Ukrainian nationalists in the 1930s sided with Hitler against Stalin. Most of them did so for the same reason everyone in WWII, including us, sided with one mass-murdering dictatorship or another: our immediate self-interest. In the 1920s, the new Polish state stripped Ukraine of some of its territory in expansionist wars. And then the Soviet regime committed horrific crimes against Ukrainians in the 1930s, imposing on them a famine unlike any other in history. Of course many Ukrainian nationalists greeted the Germans as liberators. Some, however, like the Ukrainian nationalist Stepan Bandera, really bought into the whole ideology, including its genocidal fondness for ethnic purity and antisemitism.

Ever since, there has been a strain of Ukrainian nationalism that honors its Nazi Waffen SS heroes. Because Canada took in a lot of Ukrainian immigrants in the middle of the 20th century, it’s the only country in North America to have a lot of monuments to Waffen SS veterans, bedecked in all the creepy angular symbols that we associate with fascism. So, forgive me for rolling my eyes at the sudden surprise that a WWII-era fighter for Ukraine turns out to have been a Waffen man.

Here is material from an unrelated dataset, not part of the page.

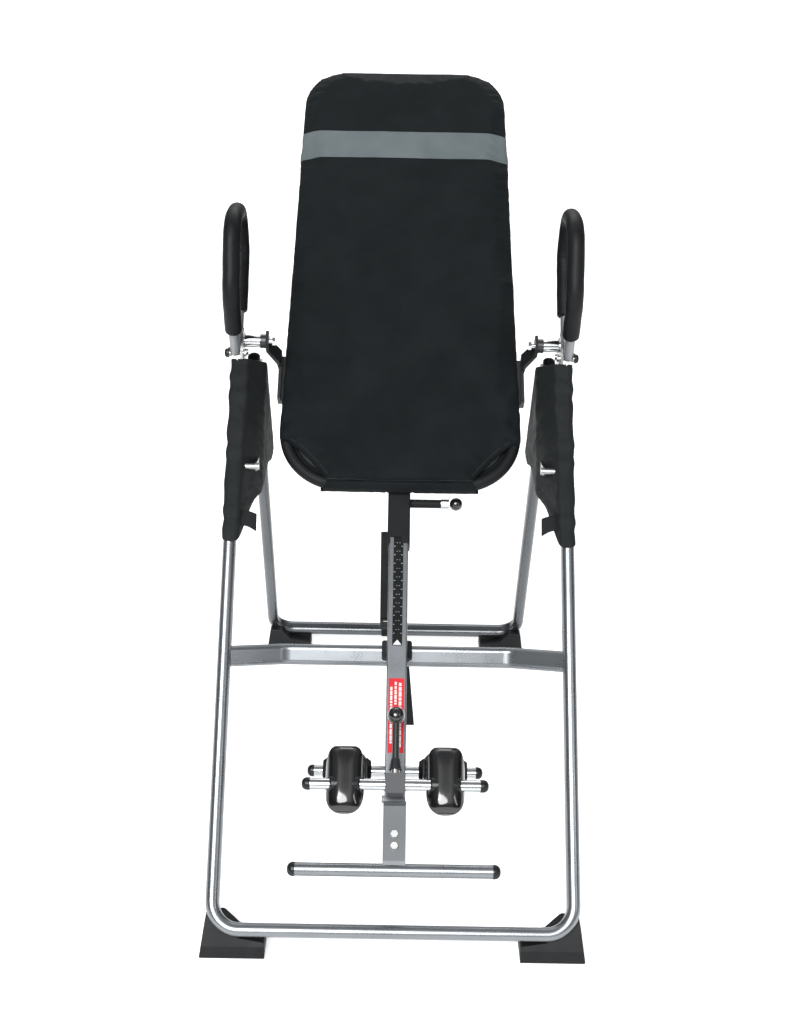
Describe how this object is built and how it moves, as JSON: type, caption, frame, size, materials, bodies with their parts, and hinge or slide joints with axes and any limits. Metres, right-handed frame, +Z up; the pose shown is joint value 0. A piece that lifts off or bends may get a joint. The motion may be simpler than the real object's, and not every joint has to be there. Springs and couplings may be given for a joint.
{
  "type": "inversion table",
  "caption": "Folding inversion table: A-frame with reclined padded bed on two pivots, foam handles, sliding boom with ankle cups, foot bar and tether strap",
  "frame": {"origin": "on the floor, at the middle of the object's box", "axes": "+Z up, +Y from the foot bar towards the bed's head, +X to the right of a person facing the bed"},
  "size_m": [0.704, 1.3615, 1.4015],
  "materials": {
    "silver_tube": "silver powder coat",
    "black_steel": "black powder coat",
    "zinc": "bright zinc plate",
    "chrome": "polished chrome",
    "rubber": "matt moulded rubber",
    "foam": "closed-cell foam",
    "handle_steel": "grey powder coat",
    "nylon_cover": "black woven nylon",
    "grey_band": "plain grey printed band",
    "board": "black board",
    "black_plastic": "moulded",
    "gloss_black": "glossy moulded",
    "scale": "black scale with plain ticks",
    "label": "red label with plain bars",
    "webbing": "woven webbing"
  },
  "bodies": {
    "front_frame": {"front_frame_tube": "silver_tube", "crossbar": "silver_tube", "crossbar_bumper": "rubber", "front_foot_left": "rubber", "front_foot_right": "rubber", "pivot_plates": "zinc", "handle_bolts": "zinc", "dome_caps": "black_plastic", "handle_tubes": "handle_steel", "handle_grip_left": "foam", "handle_grip_right": "foam", "leg_cover_left": "nylon_cover", "leg_cover_right": "nylon_cover", "frame_bolts": "zinc", "strap_upper": "webbing", "strap_lower": "webbing", "strap_buckle": "black_plastic", "strap_tail": "webbing"},
    "rear_frame": {"rear_frame_tube": "silver_tube", "rear_feet": "rubber", "rear_brace_bolts": "zinc", "strap_loop": "webbing", "strap_rear": "webbing"},
    "front_braces": {"front_brace_links": "zinc"},
    "rear_braces": {"rear_brace_links": "zinc"},
    "table": {"bed_tube": "black_steel", "bed_cross_tubes": "black_steel", "back_board": "board", "pad": "nylon_cover", "band": "grey_band", "pivot_arms": "black_steel", "pivot_rollers": "chrome", "height_sleeve": "black_steel", "sleeve_bushings": "black_plastic", "pin_barrel": "black_steel", "pin_collar": "chrome"},
    "height_pin": {"height_pin": "zinc", "height_pin_ball": "gloss_black"},
    "boom": {"boom_tube": "silver_tube", "boom_plugs": "black_plastic", "scale_strip": "scale", "boom_sticker": "label", "foot_bracket": "silver_tube", "foot_bracket_bolts": "zinc", "foot_bar": "silver_tube", "foot_bar_caps": "black_plastic", "rear_rod": "chrome", "rear_rod_caps": "black_plastic", "rear_rod_bracket": "black_steel"},
    "ankle_slider": {"slider_shaft": "zinc", "slider_block": "zinc", "front_rod": "chrome", "front_rod_caps": "black_plastic", "lever_guide": "zinc"},
    "ankle_lock": {"lock_lever": "black_steel", "lock_ball": "gloss_black"},
    "front_cup_left": {"front_cup_left": "gloss_black"},
    "front_cup_right": {"front_cup_right": "gloss_black"},
    "rear_cup_left": {"rear_cup_left": "gloss_black"},
    "rear_cup_right": {"rear_cup_right": "gloss_black"}
  },
  "joints": [
    {"name": "table_rotation", "type": "hinge", "parent": "front_frame", "child": "table", "pos_m": [0, 0.04621, 0.93373], "axis": [-1, 0, 0], "range_deg": [0, 115]},
    {"name": "rear_fold", "type": "hinge", "parent": "front_frame", "child": "rear_frame", "pos_m": [0, 0.06055, 0.88497], "axis": [-1, 0, 0], "range_deg": [0, 45]},
    {"name": "front_brace_turn", "type": "hinge", "parent": "front_frame", "child": "front_braces", "pos_m": [0, -0.11719, 0.72868], "axis": [1, 0, 0], "range_deg": [0, 42]},
    {"name": "rear_brace_turn", "type": "hinge", "parent": "rear_frame", "child": "rear_braces", "pos_m": [0, 0.16717, 0.68005], "axis": [-1, 0, 0], "range_deg": [0, 42]},
    {"name": "height_pin_pull", "type": "slide", "parent": "table", "child": "height_pin", "axis": [1, 0, 0], "range_m": [0, 0.012], "stiffness_N_per_m": 300},
    {"name": "boom_slide", "type": "slide", "parent": "table", "child": "boom", "axis": [0, -0.7431, -0.6691], "range_m": [-0.12, 0.1]},
    {"name": "ankle_slide", "type": "slide", "parent": "boom", "child": "ankle_slider", "axis": [0, -0.6691, 0.7431], "range_m": [-0.025, 0.03]},
    {"name": "ankle_lock_pull", "type": "slide", "parent": "ankle_slider", "child": "ankle_lock", "axis": [0, 0.7431, 0.6691], "range_m": [0, 0.008], "stiffness_N_per_m": 400},
    {"name": "front_cup_left_tilt", "type": "hinge", "parent": "ankle_slider", "child": "front_cup_left", "pos_m": [-0.09, -0.56411, 0.29942], "axis": [1, 0, 0], "range_deg": [-15, 15]},
    {"name": "rear_cup_left_tilt", "type": "hinge", "parent": "boom", "child": "rear_cup_left", "pos_m": [-0.09, -0.43477, 0.24095], "axis": [1, 0, 0], "range_deg": [-12, 12]},
    {"name": "front_cup_right_tilt", "type": "hinge", "parent": "ankle_slider", "child": "front_cup_right", "pos_m": [0.09, -0.56411, 0.29942], "axis": [1, 0, 0], "range_deg": [-15, 15]},
    {"name": "rear_cup_right_tilt", "type": "hinge", "parent": "boom", "child": "rear_cup_right", "pos_m": [0.09, -0.43477, 0.24095], "axis": [1, 0, 0], "range_deg": [-12, 12]}
  ],
  "couplings": [
    {"joint": "front_brace_turn", "follows": "rear_fold", "ratio": 0.925},
    {"joint": "rear_brace_turn", "follows": "rear_fold", "ratio": 0.925}
  ]
}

Even though Hitler had a monstrously low view of his Ukrainian collaborators and eventually turned on them, this strain of ethno-nationalism has persisted in Ukraine up to the present day. Ultra-nationalists have not been winning significant victories in parliament, but their paramilitaries have a persuasive power of their own. Russia doesn’t need Canada’s parliament to convince Russians that there are Nazis in Ukraine. The Duma in Kyiv honored Bandera earlier this year, angering Poland. The Azov battalion has worn Wolfsangel symbols, and other Ukrainian units wear Sonnenrads. The United States used to have rules forbidding the Ukrainian government from providing those groups with Western arms because of their noxious politics and fear that they would sell them. Those rules are not being carefully followed during the exigencies of war.

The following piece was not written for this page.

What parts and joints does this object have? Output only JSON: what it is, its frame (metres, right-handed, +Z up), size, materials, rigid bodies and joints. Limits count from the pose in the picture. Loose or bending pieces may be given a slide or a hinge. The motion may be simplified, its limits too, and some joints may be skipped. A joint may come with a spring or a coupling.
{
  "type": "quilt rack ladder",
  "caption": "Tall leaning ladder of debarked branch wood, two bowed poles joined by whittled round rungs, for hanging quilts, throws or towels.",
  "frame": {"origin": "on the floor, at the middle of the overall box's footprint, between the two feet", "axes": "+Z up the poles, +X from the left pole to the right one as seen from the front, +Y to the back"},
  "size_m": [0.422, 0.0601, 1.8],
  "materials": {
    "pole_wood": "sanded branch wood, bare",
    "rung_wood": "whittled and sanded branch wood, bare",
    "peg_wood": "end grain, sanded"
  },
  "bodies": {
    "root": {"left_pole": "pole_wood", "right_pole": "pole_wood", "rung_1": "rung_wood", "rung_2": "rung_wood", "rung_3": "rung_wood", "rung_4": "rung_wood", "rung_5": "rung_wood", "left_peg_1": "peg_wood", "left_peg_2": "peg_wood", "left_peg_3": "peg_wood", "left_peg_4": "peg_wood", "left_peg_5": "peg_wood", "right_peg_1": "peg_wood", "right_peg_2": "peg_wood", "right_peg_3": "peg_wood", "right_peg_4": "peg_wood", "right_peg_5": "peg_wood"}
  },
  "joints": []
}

And even if that weren’t true, there would still be more than a million Ukrainian refugees, nearly a third of the total number according to some estimates, who’ve chosen to settle in Russia for the duration of the war. These are the people most likely to be bearing tales in Russian media about what the neo-Nazi paramilitaries do in Ukraine. Those deeds can’t be justly attributed to the nation of Ukraine or even its government; Zelensky spent years trying to get control of the militias and re-establish the state’s monopoly on violence before the war. The war may help him do so. Many of Ukraine’s most extreme militia men were casualties in the battle for Mariupol.

I just think it looks silly to switch from treating this subject as taboo until the moment it hits the parliamentary floor. It’s as if people have been shielding their eyes for fear that they’ll see what Putin says they should see. Not everyone got to be Poland in WWII, maintaining a healthy and uncomplicated hatred for both the Hitlerite and Stalinist regimes throughout. There’s nothing to fear from acknowledging Ukraine for what it was and, to some extent, remains. Acknowledging the persistence of this strain of ultra-nationalism doesn’t change the fact that the bulk of Ukrainian nationalists are liberal, and their aspiration is to have a nation more integrated with Western institutions and norms. I think genuine curiosity and interest in Ukraine, as well as fearlessness about its history and its present-day problems, can only make our response to this crisis more astute.